Entries taken from a collection:
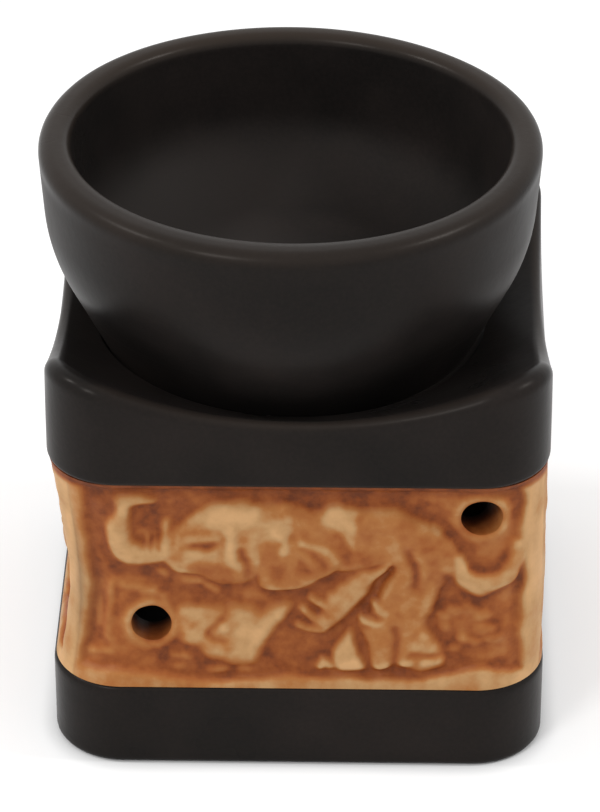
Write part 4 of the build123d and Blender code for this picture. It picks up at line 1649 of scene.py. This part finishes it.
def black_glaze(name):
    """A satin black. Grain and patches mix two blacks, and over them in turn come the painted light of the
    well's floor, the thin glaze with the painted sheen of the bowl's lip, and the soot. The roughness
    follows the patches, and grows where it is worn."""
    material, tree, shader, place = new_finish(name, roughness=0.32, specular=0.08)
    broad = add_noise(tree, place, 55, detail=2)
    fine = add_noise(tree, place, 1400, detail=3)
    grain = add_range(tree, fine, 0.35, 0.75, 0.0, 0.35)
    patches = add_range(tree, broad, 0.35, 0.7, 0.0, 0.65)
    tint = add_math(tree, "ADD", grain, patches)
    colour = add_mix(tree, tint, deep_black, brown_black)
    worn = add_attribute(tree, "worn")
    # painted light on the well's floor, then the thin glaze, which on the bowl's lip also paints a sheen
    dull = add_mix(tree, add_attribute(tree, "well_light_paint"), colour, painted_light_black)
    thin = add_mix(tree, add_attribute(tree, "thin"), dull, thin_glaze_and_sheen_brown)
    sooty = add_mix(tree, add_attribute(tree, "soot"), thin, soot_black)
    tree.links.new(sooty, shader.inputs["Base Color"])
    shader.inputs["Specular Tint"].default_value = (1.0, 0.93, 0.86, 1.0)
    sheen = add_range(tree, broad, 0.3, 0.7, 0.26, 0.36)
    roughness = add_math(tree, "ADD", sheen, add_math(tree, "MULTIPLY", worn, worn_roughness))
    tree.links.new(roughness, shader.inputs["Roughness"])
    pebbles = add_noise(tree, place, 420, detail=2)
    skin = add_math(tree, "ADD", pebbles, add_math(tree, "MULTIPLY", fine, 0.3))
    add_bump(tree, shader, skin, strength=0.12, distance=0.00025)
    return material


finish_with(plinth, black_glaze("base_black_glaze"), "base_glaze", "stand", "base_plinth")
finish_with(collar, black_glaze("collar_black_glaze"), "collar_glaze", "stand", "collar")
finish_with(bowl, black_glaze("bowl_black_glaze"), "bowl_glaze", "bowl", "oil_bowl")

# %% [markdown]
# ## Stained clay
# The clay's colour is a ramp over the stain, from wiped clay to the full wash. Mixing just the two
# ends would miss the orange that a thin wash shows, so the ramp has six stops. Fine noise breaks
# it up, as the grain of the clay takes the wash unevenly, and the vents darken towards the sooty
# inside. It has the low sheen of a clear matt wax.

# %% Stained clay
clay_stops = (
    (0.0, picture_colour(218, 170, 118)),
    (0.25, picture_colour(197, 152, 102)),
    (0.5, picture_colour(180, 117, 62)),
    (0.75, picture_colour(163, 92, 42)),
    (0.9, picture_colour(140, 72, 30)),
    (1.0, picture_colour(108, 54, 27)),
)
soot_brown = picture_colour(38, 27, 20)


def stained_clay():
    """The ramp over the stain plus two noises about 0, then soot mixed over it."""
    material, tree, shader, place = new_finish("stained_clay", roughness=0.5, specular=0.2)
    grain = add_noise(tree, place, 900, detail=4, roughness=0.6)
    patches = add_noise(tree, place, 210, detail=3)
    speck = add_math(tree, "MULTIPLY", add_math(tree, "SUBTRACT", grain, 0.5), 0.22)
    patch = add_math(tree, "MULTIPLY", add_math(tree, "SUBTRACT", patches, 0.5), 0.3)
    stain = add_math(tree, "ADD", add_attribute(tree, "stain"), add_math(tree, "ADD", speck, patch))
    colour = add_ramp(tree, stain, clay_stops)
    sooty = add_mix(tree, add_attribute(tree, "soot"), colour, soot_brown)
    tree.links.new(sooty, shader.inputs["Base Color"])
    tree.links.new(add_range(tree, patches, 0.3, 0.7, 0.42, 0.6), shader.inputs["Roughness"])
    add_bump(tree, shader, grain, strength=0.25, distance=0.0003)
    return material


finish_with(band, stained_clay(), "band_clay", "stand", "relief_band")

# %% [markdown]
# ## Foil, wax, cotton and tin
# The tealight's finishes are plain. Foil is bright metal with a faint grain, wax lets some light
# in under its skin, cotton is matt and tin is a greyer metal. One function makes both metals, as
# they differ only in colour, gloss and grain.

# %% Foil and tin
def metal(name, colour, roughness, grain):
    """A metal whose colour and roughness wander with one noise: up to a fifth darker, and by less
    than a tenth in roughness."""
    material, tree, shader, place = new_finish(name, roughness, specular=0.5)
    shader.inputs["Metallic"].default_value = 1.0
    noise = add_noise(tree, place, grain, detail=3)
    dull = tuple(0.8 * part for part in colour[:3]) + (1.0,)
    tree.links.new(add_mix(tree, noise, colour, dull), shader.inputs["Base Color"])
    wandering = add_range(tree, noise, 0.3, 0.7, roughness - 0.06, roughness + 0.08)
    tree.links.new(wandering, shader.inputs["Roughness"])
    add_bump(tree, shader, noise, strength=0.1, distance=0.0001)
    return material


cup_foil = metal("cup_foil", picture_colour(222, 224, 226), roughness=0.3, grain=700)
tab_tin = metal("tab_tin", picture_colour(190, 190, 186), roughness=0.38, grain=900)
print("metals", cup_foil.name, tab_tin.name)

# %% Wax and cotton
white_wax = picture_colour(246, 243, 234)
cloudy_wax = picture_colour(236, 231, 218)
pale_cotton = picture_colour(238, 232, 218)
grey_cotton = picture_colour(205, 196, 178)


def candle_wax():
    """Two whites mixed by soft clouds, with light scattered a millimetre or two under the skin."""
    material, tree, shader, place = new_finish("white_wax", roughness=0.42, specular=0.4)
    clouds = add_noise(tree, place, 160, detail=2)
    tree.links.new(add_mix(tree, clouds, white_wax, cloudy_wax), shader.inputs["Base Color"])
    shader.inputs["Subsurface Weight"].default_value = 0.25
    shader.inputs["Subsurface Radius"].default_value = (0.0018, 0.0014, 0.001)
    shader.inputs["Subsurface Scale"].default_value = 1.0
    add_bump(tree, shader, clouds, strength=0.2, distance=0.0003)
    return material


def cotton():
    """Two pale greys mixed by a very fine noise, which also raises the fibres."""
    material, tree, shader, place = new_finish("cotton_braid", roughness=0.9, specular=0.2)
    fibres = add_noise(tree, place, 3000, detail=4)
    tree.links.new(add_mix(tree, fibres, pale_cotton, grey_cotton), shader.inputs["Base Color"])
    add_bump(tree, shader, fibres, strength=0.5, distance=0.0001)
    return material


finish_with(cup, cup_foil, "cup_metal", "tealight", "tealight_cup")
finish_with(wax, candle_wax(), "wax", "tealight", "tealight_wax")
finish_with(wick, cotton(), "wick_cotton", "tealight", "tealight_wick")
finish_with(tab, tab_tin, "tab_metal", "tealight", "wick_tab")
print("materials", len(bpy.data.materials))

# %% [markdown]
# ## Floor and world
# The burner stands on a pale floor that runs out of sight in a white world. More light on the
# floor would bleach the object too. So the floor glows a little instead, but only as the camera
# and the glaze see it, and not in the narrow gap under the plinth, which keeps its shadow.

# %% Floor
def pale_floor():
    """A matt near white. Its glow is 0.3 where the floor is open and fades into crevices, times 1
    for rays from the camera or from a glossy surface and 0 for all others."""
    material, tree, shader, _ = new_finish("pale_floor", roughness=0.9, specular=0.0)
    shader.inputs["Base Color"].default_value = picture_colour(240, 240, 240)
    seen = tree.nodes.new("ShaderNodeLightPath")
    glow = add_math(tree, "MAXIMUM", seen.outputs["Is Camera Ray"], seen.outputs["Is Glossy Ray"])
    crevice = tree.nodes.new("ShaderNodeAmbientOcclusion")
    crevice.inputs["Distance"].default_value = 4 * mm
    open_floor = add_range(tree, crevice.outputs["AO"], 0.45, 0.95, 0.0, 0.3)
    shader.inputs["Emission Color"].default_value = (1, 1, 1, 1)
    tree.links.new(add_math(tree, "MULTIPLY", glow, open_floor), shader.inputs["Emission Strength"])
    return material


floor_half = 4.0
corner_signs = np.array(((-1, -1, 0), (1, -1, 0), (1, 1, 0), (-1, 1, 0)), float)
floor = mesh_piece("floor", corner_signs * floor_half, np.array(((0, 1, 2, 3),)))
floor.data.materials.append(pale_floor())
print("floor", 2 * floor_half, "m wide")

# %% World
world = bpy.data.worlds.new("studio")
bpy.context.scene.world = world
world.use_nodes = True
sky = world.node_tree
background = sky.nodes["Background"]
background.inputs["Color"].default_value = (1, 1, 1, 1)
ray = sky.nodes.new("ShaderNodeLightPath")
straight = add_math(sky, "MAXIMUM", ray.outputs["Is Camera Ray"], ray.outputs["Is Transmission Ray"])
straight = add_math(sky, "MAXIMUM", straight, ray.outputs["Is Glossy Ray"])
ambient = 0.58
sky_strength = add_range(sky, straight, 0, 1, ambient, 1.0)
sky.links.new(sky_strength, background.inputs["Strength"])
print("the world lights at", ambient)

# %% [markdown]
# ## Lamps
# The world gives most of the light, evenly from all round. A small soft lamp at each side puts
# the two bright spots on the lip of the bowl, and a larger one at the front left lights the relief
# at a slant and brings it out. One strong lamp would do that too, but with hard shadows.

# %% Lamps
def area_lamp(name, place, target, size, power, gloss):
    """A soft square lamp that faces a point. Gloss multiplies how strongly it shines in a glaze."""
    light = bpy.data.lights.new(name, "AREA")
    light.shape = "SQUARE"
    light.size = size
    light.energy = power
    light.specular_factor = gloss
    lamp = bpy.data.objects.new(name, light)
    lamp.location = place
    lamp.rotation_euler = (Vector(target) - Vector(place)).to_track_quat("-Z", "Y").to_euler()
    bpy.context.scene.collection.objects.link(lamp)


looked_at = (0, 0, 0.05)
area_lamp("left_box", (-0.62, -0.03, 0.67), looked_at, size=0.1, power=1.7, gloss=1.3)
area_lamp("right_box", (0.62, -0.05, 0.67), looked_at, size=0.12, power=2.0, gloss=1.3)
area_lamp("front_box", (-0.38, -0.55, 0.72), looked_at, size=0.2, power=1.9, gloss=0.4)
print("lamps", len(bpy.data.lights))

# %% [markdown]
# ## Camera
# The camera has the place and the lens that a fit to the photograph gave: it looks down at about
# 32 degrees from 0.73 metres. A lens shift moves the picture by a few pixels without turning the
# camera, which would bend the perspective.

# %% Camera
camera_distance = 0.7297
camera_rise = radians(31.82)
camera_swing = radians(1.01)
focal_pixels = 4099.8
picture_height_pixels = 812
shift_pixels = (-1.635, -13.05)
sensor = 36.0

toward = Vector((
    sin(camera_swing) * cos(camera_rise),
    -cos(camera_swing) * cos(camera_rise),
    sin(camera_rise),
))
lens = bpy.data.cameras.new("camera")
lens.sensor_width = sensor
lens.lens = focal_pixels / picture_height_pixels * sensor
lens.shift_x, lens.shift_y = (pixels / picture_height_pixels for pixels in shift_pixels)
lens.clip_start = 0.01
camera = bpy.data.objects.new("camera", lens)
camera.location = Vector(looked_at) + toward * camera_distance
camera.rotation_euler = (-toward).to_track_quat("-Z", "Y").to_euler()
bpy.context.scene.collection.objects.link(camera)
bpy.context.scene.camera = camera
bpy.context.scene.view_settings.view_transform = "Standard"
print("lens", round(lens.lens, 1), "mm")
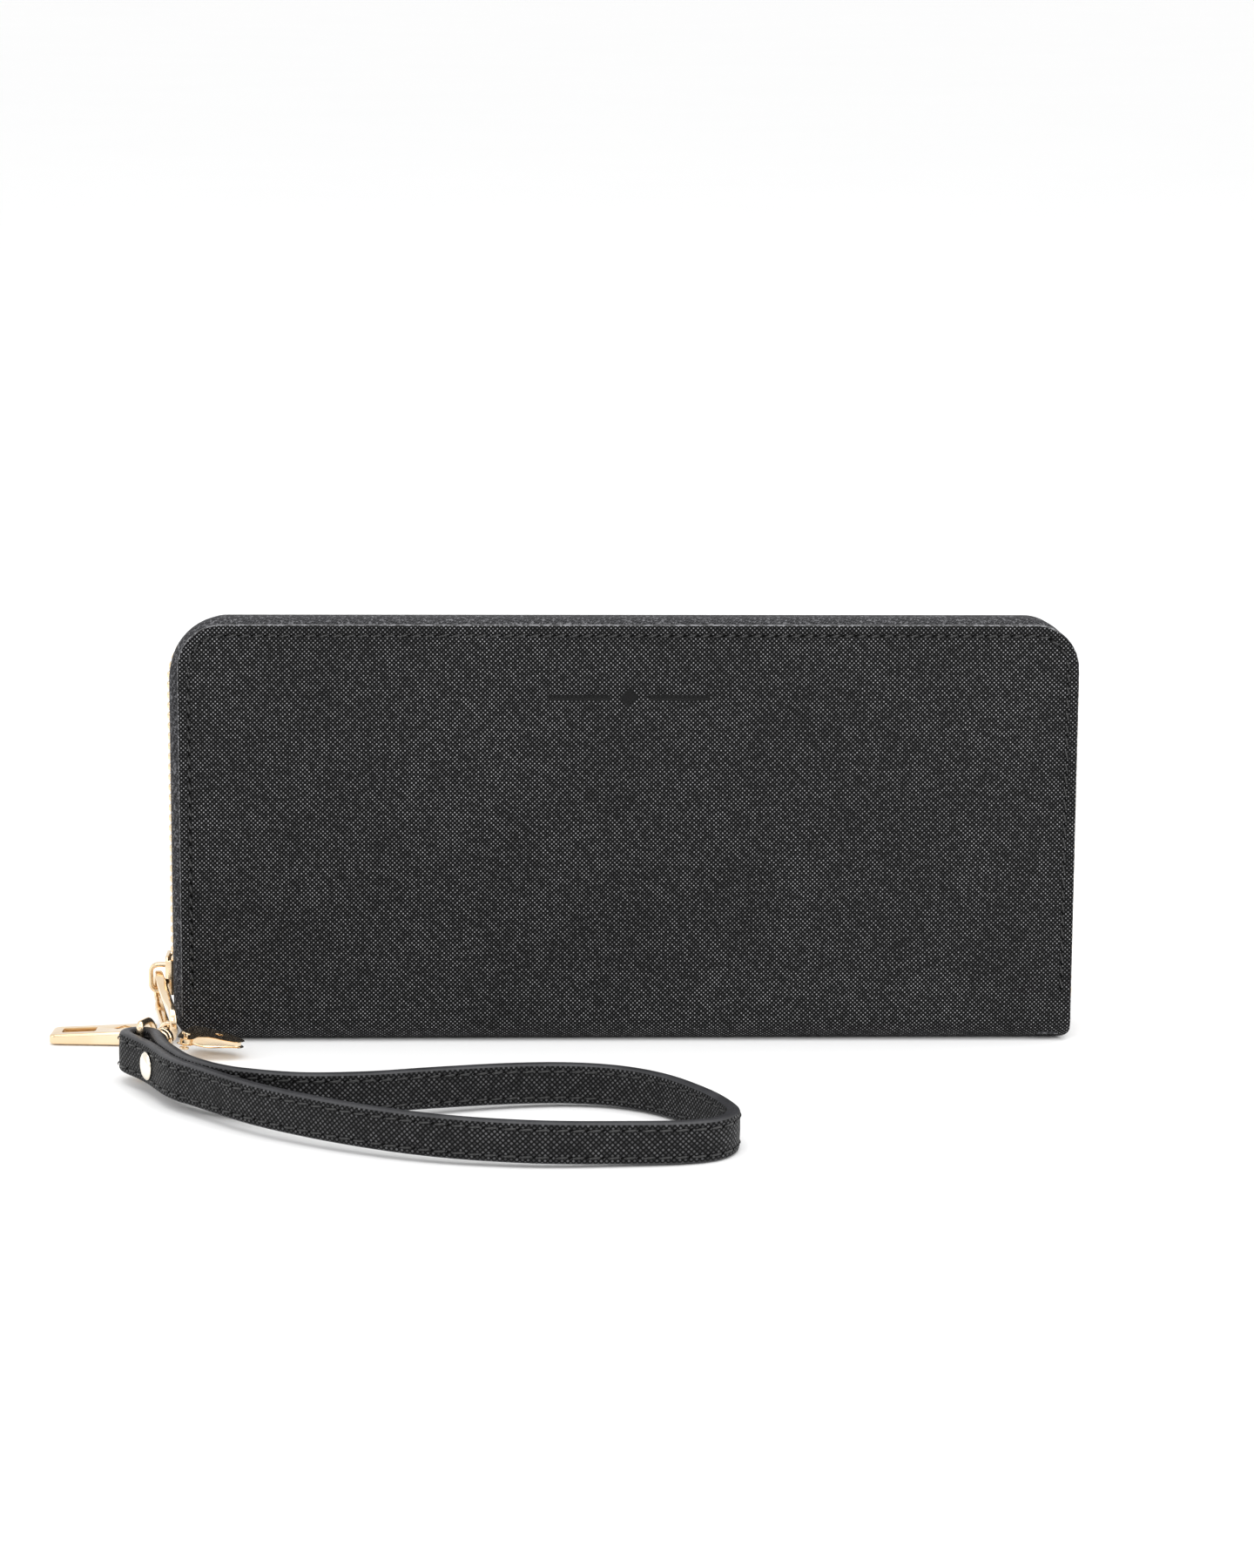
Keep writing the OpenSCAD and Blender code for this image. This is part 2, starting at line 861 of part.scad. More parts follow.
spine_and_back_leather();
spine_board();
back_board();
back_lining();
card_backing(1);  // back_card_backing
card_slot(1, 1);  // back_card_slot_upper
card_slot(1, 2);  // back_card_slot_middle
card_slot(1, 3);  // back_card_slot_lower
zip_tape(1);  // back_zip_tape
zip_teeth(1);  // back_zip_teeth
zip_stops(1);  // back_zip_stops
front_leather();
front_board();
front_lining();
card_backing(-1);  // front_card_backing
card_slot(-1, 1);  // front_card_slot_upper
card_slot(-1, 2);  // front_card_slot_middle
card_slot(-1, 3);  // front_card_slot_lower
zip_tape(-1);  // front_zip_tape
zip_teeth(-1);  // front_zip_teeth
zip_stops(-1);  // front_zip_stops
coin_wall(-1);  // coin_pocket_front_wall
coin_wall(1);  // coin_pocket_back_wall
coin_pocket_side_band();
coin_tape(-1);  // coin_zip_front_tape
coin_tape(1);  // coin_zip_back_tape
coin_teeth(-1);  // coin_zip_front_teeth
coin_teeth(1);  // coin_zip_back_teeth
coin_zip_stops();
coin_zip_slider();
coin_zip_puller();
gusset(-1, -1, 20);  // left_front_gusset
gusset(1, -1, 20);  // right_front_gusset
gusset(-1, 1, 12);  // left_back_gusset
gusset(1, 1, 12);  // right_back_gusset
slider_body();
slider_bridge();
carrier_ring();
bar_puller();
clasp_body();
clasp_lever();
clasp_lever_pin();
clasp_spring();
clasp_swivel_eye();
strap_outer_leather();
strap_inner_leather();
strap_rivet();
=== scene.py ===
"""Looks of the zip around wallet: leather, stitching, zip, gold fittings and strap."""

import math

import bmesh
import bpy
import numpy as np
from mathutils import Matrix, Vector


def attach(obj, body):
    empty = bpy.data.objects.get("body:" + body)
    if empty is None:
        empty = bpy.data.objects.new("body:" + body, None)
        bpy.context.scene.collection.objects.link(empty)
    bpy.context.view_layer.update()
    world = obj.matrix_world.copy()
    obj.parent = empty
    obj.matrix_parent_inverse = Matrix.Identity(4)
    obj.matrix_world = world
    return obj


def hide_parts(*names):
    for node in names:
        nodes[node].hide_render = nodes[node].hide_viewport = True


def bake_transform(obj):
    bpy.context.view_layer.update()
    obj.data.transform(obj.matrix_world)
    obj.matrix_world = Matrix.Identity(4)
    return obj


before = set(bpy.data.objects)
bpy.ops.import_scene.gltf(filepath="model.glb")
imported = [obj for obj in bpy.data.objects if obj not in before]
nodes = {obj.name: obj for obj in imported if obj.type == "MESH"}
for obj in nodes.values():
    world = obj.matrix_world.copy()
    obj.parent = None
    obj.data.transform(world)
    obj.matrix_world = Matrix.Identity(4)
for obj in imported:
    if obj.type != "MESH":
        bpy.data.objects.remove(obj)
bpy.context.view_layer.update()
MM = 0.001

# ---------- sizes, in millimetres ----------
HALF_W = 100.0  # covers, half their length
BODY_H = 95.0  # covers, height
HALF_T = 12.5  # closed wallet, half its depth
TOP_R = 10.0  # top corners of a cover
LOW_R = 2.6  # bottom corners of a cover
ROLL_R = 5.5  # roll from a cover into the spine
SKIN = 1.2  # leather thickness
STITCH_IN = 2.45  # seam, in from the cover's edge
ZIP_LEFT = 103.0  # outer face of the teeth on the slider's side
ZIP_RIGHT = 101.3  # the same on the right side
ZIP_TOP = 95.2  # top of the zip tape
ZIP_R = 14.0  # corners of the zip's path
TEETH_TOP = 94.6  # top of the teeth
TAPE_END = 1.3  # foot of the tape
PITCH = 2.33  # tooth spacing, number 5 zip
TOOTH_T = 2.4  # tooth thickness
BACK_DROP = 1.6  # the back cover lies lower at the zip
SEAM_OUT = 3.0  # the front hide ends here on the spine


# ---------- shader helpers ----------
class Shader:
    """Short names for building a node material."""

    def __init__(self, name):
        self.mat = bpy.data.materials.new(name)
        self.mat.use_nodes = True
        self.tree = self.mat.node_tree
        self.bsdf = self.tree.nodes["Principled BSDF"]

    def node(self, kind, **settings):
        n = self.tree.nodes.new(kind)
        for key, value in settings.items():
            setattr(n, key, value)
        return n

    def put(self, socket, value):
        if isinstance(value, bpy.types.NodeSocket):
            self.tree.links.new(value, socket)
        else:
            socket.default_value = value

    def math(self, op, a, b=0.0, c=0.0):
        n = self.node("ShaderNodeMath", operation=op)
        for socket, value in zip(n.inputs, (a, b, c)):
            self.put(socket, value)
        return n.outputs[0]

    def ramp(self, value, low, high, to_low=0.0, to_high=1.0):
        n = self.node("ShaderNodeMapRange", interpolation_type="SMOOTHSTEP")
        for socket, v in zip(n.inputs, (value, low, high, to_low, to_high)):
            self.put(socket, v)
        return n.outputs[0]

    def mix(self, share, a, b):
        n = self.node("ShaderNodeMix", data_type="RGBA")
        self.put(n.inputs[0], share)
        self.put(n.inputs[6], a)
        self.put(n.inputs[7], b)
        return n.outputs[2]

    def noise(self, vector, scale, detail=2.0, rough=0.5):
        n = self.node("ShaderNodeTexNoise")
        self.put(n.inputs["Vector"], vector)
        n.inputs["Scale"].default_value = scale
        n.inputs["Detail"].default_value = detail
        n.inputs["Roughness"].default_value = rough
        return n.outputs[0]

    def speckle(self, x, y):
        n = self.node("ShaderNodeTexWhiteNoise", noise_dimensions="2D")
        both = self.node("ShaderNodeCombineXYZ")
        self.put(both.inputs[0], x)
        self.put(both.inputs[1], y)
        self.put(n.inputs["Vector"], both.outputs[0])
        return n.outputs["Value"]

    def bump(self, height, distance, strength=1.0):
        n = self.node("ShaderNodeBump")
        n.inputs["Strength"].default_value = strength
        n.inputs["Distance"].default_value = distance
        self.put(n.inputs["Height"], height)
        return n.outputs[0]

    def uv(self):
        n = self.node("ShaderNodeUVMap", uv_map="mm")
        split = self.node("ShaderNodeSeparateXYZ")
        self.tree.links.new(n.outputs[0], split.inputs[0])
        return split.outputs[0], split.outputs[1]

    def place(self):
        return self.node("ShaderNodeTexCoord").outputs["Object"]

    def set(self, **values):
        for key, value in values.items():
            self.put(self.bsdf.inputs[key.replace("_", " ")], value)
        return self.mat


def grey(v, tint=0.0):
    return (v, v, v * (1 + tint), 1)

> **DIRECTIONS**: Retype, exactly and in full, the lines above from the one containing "imported = [obj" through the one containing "obj.data.transform(world)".

> **COMPLETED TASK**:
imported = [obj for obj in bpy.data.objects if obj not in before]
nodes = {obj.name: obj for obj in imported if obj.type == "MESH"}
for obj in nodes.values():
    world = obj.matrix_world.copy()
    obj.parent = None
    obj.data.transform(world)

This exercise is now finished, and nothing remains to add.